Signs of God’s work are everywhere-and this week we are starting a seven-week sermon series “Give Me a Sign” and we will explore signs of God’s activity in our lives-particularly unexpected signs. Signs of God’s presence and activity are not always what we expect them to look like. Sometimes, as with our sign for today “Caution High Winds,” we are caught off guard and the sign may not seem to be good news for us at first. Signs might tell us that we are not where we think we are, or we are further or closer than we thought, or that there is potential for an event that we didn’t anticipate, or that preparations are needed. Signs don’t usually give us all the information but point us in a direction to keep going further down the road where we will encounter new experiences and new connections.

God has always provided signs of God’s activity, presence and connection in the world and in our lives from the moment that God spoke words of creation into the chaos of the void. God understands that we, as diverse humanity, need many signs, many experiences of God to expand our awareness of God. God’s deepest desire is to connect and be in constant relationship with us, as God’s very self is relationship and connection. Holy Trinity Sunday, is not a day to try and explain the three distinct expressions of God for intellectual understanding, but to point to the gift, joy and awareness of God’s diversity and connectivity in the world. The Trinity isn’t to be explained as much as it is to be lived and experienced. The core of God’s heart is abiding relationship. God as creator, Son and Holy Spirit-in unity and yet in distinction is a sign for us how God loves and craves relationships.

God’s signs of connection permeate the natural world with ecosystems both macro and micro. The relationships of plants and bees, animals and humans, rain, sun, wind and snow, reveal how God designed life to be dynamic and always transforming. Nothing stays the same and yet, the transformations are done in partnership in these systems. The more we become aware of our earth, the more we find that everything is in relationship from atoms and quarks to ice shelfs and penguin colonies.

God’s sign of connection is perhaps most personal in the coming of Jesus as a human infant, vulnerable and unprotected. God’s desire for relationship with us meant enduring risk. Through Jesus, God offered more signs of God’s connectivity to us. Water that connects us to the earth, and to the ministry and mission of Jesus, bread and wine that connect us to the seasons of planting and harvest, and also to inclusion for all into the body of Christ. And the sign of the cross, that connects us to the promises of God for presence in our suffering, connects us to the truth of the empty tomb, and life eternal with God and the people of God. These signs herald for us the truth that relationship and connection with God doesn’t remove suffering from our lives, as Paul writes in Romans, but has the power to transform it into hope- that is trust in God’s promise of abundant life.

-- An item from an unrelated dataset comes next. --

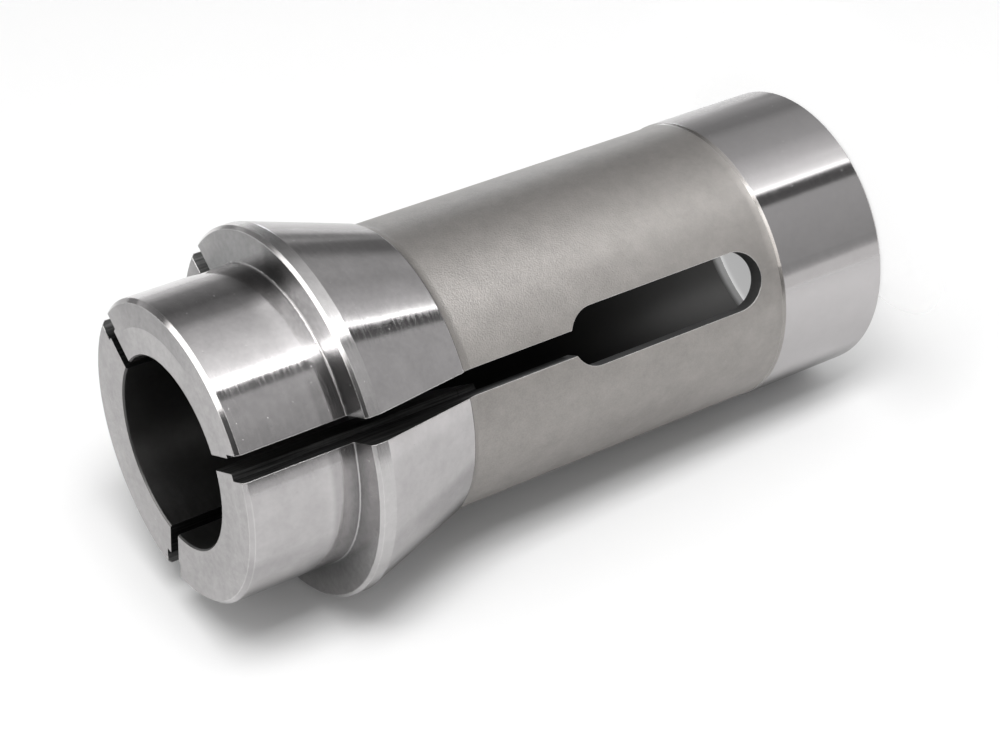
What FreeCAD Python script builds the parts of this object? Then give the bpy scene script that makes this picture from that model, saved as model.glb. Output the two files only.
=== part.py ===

God’s sign of connection in the Holy Spirit points us to new adventures and roads. Jesus tells the disciples in our John passage that we are connected to the Holy Spirit and so connected to the truth of God that guides our lives. Jesus doesn’t promise that this will be easy, clear or safe. The truth of the Holy Spirit in our lives witnesses to God’s power to call to us from unexpected people and places-such as in Proverbs chapter 8, Lady Wisdom calls to the people from the city entrances and crossroads-a sign of God’s connections in our daily lives. Throughout the book of Acts, the Holy Spirit revealed to the apostles God’s work among those who were different from them and challenged their embedded way of thinking about life with God. The Holy Spirit guides us to open roads and open hearts where we encounter God’s people in rich diversity, distinction and uniqueness. The Holy Spirit guides us to the truth of God’s love for us and all creation, that God is beyond either/or  thinking but reveals multiple perspectives and avenues of connection. The truth that God sends us out filled with these signs, to be living signs, with our words, actions and to be the very presence of God’s love, grace and hope to everyone that we encounter. Signs of acceptance, signs of advocacy, signs of inclusion, signs of welcome, signs of God’s gracious love that is poured out in unexpected places, to unlikely people in a multiplicity of ways. These signs open our awareness of living in grace-filled, abiding and eternal relationship with God and one another. Thanks be to God.